-- Exercise material start --

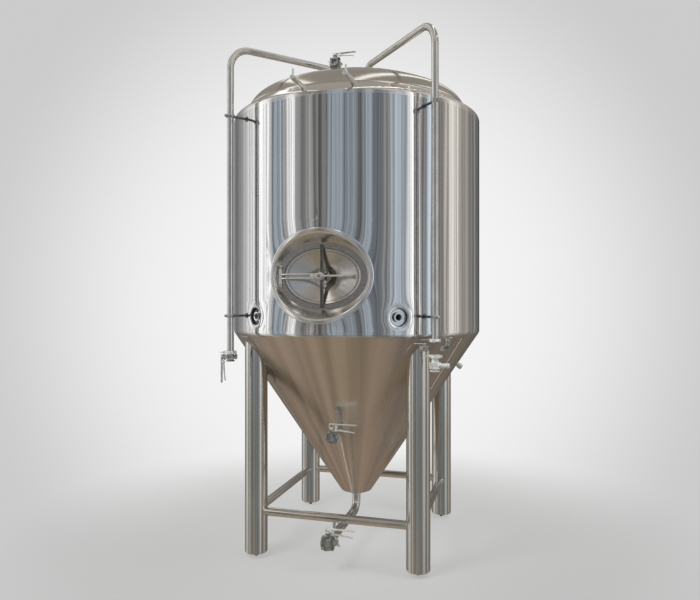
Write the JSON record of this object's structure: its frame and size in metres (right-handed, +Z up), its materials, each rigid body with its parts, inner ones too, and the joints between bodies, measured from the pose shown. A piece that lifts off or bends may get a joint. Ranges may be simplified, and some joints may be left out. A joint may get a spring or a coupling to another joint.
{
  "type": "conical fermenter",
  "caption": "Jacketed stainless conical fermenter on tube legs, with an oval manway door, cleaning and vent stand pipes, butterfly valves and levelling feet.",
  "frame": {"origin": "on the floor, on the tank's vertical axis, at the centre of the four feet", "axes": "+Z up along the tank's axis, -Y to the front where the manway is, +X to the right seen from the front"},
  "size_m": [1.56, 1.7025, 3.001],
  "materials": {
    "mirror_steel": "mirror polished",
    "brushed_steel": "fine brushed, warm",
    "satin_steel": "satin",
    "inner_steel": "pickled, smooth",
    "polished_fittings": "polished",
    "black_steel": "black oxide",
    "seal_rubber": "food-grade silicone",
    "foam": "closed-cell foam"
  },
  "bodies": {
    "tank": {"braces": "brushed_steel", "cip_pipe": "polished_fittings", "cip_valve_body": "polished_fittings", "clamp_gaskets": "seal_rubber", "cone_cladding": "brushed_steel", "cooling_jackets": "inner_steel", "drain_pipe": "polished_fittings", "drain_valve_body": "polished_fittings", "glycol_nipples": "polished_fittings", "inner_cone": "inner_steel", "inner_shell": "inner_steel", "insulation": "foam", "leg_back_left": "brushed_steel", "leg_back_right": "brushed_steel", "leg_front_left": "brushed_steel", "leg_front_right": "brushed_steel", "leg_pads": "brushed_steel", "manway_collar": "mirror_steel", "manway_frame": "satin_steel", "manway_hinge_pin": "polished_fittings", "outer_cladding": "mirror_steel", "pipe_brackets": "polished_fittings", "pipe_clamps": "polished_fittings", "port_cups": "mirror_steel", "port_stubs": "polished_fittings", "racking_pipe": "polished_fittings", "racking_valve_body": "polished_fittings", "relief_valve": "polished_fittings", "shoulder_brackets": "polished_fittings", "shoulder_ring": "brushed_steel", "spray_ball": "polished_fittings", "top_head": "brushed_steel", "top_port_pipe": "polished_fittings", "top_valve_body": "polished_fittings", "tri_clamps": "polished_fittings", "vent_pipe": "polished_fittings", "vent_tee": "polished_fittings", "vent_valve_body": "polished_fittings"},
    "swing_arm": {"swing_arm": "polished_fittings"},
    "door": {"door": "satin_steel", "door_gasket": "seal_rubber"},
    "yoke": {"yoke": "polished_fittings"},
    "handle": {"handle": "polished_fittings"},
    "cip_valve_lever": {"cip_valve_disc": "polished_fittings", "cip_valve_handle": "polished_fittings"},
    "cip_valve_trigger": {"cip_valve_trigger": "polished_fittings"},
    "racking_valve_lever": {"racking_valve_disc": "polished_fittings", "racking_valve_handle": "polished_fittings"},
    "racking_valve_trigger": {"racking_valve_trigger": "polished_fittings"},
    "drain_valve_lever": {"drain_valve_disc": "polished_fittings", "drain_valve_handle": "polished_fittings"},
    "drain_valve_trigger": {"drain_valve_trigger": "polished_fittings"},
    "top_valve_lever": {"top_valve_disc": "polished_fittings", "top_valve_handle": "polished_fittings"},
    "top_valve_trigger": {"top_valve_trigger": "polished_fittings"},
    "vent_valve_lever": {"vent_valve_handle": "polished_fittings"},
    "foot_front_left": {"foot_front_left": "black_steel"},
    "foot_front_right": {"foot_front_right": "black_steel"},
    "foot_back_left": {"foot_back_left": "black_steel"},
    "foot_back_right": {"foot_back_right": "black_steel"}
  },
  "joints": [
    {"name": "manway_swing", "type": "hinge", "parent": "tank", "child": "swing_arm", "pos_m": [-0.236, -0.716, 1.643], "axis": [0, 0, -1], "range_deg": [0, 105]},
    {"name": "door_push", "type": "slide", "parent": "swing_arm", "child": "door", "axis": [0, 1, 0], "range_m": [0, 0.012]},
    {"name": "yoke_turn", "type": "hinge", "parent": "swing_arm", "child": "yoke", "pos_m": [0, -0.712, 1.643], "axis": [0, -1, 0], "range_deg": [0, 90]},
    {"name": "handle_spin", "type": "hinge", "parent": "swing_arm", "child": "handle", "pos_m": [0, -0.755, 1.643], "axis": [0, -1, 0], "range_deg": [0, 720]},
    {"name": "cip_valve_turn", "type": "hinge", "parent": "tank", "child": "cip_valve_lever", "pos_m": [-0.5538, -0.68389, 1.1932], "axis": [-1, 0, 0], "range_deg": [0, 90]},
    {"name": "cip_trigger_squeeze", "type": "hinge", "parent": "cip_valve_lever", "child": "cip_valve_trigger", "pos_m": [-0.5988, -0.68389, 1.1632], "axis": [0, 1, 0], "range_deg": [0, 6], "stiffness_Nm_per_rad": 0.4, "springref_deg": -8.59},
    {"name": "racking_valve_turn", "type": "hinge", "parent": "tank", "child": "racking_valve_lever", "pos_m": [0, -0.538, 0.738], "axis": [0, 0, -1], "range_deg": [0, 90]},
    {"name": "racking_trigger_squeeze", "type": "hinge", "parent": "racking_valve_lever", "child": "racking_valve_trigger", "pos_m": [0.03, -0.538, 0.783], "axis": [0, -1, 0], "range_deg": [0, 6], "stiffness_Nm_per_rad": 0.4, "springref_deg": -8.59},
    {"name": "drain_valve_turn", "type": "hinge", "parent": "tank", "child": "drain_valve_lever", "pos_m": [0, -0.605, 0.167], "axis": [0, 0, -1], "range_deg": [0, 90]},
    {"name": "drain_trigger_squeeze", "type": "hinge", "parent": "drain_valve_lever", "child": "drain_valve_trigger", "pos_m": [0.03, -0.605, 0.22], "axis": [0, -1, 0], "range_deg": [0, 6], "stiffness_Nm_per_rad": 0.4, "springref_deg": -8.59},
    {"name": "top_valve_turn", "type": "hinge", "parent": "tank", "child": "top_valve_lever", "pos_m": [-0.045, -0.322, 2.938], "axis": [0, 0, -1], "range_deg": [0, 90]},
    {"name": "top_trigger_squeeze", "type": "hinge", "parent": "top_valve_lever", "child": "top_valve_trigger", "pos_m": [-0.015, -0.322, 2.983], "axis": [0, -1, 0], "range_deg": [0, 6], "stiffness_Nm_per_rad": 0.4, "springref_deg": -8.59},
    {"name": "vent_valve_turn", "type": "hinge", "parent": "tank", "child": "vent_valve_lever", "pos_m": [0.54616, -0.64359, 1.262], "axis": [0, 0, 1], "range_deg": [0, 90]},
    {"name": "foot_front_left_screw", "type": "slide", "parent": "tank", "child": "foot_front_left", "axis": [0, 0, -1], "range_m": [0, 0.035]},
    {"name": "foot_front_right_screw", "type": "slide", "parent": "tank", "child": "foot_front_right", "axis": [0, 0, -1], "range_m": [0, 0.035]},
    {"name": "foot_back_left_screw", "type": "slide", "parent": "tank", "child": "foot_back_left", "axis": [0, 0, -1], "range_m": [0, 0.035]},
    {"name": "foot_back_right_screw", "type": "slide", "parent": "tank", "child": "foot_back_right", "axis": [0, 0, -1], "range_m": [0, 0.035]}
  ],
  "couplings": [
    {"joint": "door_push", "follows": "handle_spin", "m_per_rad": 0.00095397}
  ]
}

-- Exercise material end --
-- Exercise material start --

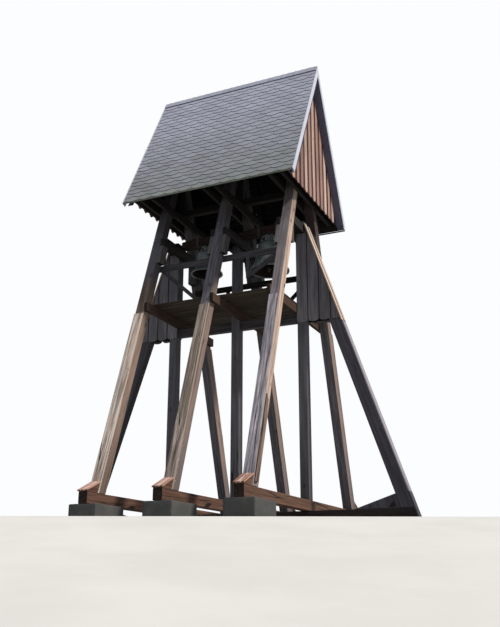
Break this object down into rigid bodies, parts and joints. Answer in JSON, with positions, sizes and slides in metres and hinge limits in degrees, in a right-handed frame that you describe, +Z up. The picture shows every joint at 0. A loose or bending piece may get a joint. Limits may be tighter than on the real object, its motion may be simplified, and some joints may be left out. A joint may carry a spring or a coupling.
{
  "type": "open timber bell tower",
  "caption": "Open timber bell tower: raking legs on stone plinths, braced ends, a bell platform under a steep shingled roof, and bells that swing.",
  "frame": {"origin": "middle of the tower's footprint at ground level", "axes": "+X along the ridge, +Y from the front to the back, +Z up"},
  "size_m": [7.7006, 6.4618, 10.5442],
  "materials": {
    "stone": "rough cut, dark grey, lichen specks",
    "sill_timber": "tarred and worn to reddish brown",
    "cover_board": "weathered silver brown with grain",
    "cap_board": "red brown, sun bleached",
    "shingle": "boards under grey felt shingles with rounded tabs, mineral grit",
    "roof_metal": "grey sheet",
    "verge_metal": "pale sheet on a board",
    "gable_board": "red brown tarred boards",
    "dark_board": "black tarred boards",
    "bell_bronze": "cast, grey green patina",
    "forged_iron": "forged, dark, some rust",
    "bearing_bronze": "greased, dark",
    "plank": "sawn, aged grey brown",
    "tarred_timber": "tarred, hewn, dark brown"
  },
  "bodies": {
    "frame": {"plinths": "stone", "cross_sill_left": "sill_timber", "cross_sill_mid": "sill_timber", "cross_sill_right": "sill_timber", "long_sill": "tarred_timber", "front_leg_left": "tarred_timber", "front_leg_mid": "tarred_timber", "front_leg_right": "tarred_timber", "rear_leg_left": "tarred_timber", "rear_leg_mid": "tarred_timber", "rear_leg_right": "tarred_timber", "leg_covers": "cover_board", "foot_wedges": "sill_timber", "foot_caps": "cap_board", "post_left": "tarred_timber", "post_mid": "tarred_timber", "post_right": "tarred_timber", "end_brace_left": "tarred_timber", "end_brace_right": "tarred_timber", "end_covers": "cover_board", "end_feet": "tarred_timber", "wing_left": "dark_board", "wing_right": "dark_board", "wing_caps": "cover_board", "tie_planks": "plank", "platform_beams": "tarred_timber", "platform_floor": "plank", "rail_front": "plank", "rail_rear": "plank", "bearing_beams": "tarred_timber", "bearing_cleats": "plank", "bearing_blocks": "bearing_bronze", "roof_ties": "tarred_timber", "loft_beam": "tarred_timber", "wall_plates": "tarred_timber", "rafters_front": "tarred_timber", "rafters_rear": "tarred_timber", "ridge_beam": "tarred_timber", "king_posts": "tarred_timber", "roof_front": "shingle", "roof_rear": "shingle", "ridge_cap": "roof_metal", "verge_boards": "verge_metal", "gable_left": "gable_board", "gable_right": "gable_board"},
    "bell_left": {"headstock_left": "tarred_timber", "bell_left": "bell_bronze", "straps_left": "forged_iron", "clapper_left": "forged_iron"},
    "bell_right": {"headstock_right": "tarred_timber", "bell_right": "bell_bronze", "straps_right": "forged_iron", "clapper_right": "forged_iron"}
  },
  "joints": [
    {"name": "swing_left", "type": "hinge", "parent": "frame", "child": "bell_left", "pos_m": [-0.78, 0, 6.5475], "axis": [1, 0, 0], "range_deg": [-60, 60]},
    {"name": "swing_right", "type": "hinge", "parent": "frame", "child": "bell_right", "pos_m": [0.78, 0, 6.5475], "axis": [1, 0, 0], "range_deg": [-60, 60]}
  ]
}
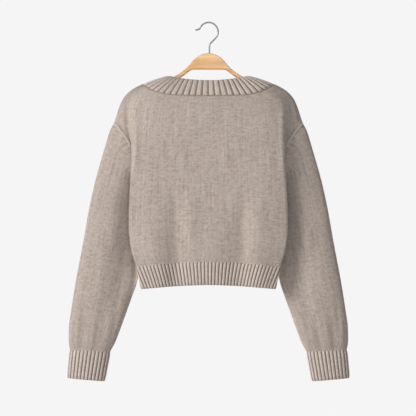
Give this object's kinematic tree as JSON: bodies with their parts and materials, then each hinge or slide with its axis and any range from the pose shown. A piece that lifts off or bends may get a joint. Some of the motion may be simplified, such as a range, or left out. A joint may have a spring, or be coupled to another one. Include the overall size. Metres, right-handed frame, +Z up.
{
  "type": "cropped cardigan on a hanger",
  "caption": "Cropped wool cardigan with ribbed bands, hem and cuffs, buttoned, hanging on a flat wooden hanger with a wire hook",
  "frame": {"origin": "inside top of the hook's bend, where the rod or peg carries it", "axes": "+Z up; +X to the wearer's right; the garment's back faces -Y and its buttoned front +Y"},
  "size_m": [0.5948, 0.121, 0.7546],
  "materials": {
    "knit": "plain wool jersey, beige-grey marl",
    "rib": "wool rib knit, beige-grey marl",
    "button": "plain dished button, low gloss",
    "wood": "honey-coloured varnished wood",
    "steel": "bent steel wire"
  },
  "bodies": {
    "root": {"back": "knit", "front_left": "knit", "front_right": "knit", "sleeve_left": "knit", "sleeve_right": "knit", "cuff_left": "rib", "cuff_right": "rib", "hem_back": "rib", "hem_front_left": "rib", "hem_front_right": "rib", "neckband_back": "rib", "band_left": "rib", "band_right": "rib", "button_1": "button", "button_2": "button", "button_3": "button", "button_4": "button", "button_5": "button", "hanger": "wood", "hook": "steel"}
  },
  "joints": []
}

-- Exercise material end --

To do: Gather each line that holds "shown".

Solved exercise:
Write the JSON record of this object's structure: its frame and size in metres (right-handed, +Z up), its materials, each rigid body with its parts, inner ones too, and the joints between bodies, measured from the pose shown. A piece that lifts off or bends may get a joint. Ranges may be simplified, and some joints may be left out. A joint may get a spring or a coupling to another joint.
Give this object's kinematic tree as JSON: bodies with their parts and materials, then each hinge or slide with its axis and any range from the pose shown. A piece that lifts off or bends may get a joint. Some of the motion may be simplified, such as a range, or left out. A joint may have a spring, or be coupled to another one. Include the overall size. Metres, right-handed frame, +Z up.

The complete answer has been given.